Las imágenes se pierden en el infinito cuando llega la noche. Yo permanezco en la terraza. No se cuanto tiempo llevo ahí. Podrían ser años pero solo son unas horas, incluso minutos que se me hacen eternos. Algo nuevo altera el dibujo del cuadro de mi vida. Es un objeto de lo más común. Todo el mundo lo tiene. Todo el mundo que tiene casa.


Hay un banco sujetado por una acera. Debajo hay un falso techo que da cobijo a un colchón y unas mantas. Emergiendo dentro de este salón callejero destaca una silla. Solo es una. Eso indica que en esta vivienda al aire libre solo habita una persona.


Cada mañana paso por este portal sin número. Cada instante siento que algo va mal. Mi malestar dura segundos. Lo que tarde mi cerebro en procesar la injusticia y cambiarla por otra cosa más banal. Algo hay ahí que no es normal. Pero no puedo evitar fijarme en lo más valiosos de ese chalé sin puertas, la silla.


Los bancos me gustan más porque son más acogedores. Son largos y tienen brazos más fuertes. Son tablas que juntas forman cadenas de una posible amistad. Rechazan la soledad y la combaten. Por este motivo evolucionaron de madera a banco.


Una ciudad tan grande, con tanta gente, no da muestras de aislamiento. Unos barrios con miles de puertas y ventanas. Unas calles con miles de números y buzones. Una superficie con una silla en medio. 


Hay una persona sentada en ella. Hay un cuerpo con vida que parece una estatua. No sabemos si puede hablar. No tenemos ni idea de su vida, si tiene familia, o si esta sano o enfermo. Es una incógnita que de vez en cuando mueve los ojos. Esto confirma que algo dentro de él tiene vida. Parece que es humano.


Me paro delante del hombre de color que esta sentado. Me mira, se levanta, se mete en su cama vivac, y se tapa con las mantas. Yo permanezco quieto. No soy capaz de mover un dedo. Se me ha  paralizado todo el cuerpo y no es por el miedo.


Después de unos instantes de duda me acerco a la silla. La observo. La toco con mis manos y un escalofrío recorre mi espina dorsal. Por una vez le echo valor y me siento en ella. El calor, poco a poco, va penetrando en una superficie helada por el sufrimiento. Estoy preparado.

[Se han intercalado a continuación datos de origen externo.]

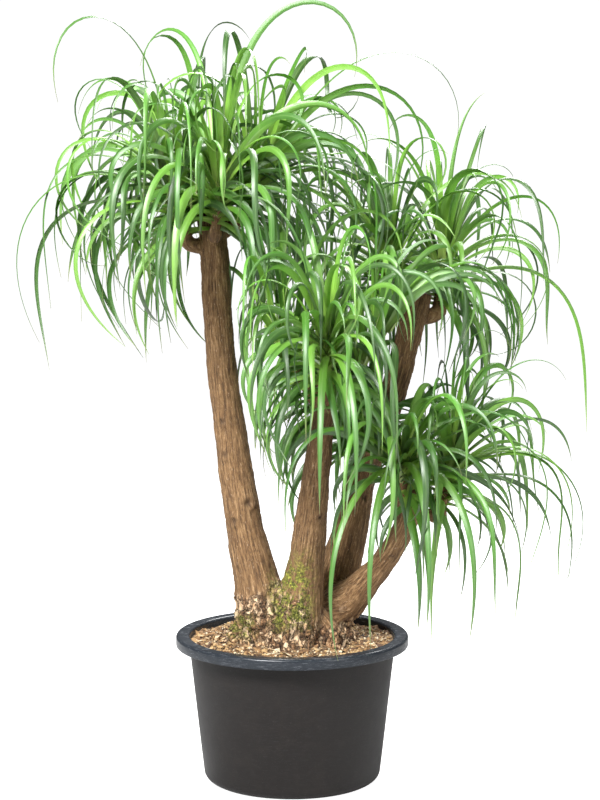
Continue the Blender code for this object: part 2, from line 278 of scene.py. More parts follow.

El hombre envuelto en las viejas mantas se gira y se me queda mirando. Permanecemos largo rato en silencio. Nuestra conversación sin palabras es satisfactoria. Un intercambio de miradas a veces es más productivo que muchas plataformas de comunicación.


Me levanto. Coloco su silla. Inicio mi marcha. Antes de seguir con mi rutina siento en sus pupilas una luz de agradecimiento. Es la primera vez en mucho tiempo que alguien ha descubierto que no es invisible. No recuerda la última ocasión que tuvo compañía. Retiene las lágrimas en sus ojos para no admitir que tal vez se equivocó.


Han pasado varios días. Hace tiempo que no paso por la vivienda sin techo, con vistas a cubos de basura y terrazas cerradas. Tengo que volver. Esta vez le hablaré. Compartiré mi intimidad con el desconocido. Intentaré ayudarle si es posible.


En el lugar no queda rastro del dormitorio. No esta el colchón. No hay mantas ni cartones. Ni ropa, ni bolsas. Solo queda la silla. Nadie la ha querido. Es como si fuera un objeto inútil. La recojo y la pongo a mi lado. El vacío se ha apoderado de ella. Tristemente pienso que igual le puede venir bien a alguien. Me siento en ella y deseo que su último dueño este disfrutando en esos momentos de algo caliente en un lugar cerrado. Un mal presentimiento me hace pensar que en el cementerio no hacen falta colchones y mucho menos sillas.